Life After Death After Life

Netflix’s latest movie release, The Discovery, is an interesting concept for a movie starring Jason Segel.

Following evidence of there actually being an afterlife, millions around the world commit suicide because they believe what comes next must be better than where they are now.

One of these people is Isla, played by Rooney Mara, a young lady who’s given up on life and looking forward to the promise of what comes next.

Will (Jason Segel) prevents Isla from killing herself and takes her to stay with his father (Robert Redford) who is the scientist to make the life-after-death discovery.

The dull colours of the film, and the sullen demeanor of the characters, gives this film a depressing angle on what you would think is a very positive discovery (well, positive besides the mass suicides).

The film is constantly making you question whether or not the afterlife has really been discovered, and with a lot of questionable ethics you’ll also wonder if it’s worth discovering.

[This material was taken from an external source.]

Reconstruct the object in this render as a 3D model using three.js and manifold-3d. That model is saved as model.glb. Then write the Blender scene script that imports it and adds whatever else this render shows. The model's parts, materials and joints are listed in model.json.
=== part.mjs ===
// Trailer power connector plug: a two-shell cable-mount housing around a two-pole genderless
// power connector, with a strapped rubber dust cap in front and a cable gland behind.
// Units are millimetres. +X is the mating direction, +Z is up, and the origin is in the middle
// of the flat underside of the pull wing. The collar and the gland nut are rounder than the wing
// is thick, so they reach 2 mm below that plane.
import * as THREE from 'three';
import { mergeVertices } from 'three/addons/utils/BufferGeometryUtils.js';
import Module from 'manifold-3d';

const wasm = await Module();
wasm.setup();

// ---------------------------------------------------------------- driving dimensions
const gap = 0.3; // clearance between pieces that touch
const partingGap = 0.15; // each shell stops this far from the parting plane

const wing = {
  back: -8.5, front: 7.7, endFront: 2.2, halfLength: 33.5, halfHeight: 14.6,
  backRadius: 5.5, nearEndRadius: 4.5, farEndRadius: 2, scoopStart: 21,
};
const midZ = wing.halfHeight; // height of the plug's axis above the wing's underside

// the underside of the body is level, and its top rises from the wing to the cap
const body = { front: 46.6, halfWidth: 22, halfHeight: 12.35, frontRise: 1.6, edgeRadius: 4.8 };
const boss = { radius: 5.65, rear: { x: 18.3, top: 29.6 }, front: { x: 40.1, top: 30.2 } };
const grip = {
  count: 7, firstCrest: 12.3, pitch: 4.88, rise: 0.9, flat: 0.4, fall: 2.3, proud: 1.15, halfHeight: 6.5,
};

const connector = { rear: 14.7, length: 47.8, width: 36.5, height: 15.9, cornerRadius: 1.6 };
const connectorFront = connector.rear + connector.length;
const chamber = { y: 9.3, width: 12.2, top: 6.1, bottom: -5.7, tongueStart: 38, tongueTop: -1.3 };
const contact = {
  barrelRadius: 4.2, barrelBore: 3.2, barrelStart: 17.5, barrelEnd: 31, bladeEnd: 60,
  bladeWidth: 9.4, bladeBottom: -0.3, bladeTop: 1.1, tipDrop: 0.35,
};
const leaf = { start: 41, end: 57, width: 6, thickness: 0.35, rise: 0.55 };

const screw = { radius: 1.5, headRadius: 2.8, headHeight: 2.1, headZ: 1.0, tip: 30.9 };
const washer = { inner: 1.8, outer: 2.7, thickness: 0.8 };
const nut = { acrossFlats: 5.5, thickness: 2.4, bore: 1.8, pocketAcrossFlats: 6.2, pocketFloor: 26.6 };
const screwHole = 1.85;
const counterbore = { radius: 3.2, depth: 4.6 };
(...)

The Discovery plays on the personal sense of reality, with many characters experiencing different realities.

A character who is alive has their reality, and a character who is less alive has their own. But does that make either any less real?

And really how can anyone be certain if what we know as reality is actually real and Elon Musk’s simulation theory isn’t what we’re all experiencing right now?

Is anyone actually reading what I’m writing or is it an electronic dream some random person is experiencing, and you and I are just background characters programmed to give that person’s reality substance?

I can’t answer these questions, this is just a review blog after all and I’m sure there’s a nice philosophy blog also powered by wordpress for you to read to try and make sense of alternate levels of reality.

And as a review blog I’ve gotten off track, but I’ll get back to talking about The Discovery.

It was an interesting and compelling psychological drama, so if I was you and had a Netflix subscription and an hour and 45 minutes to spare, I’d give it a go.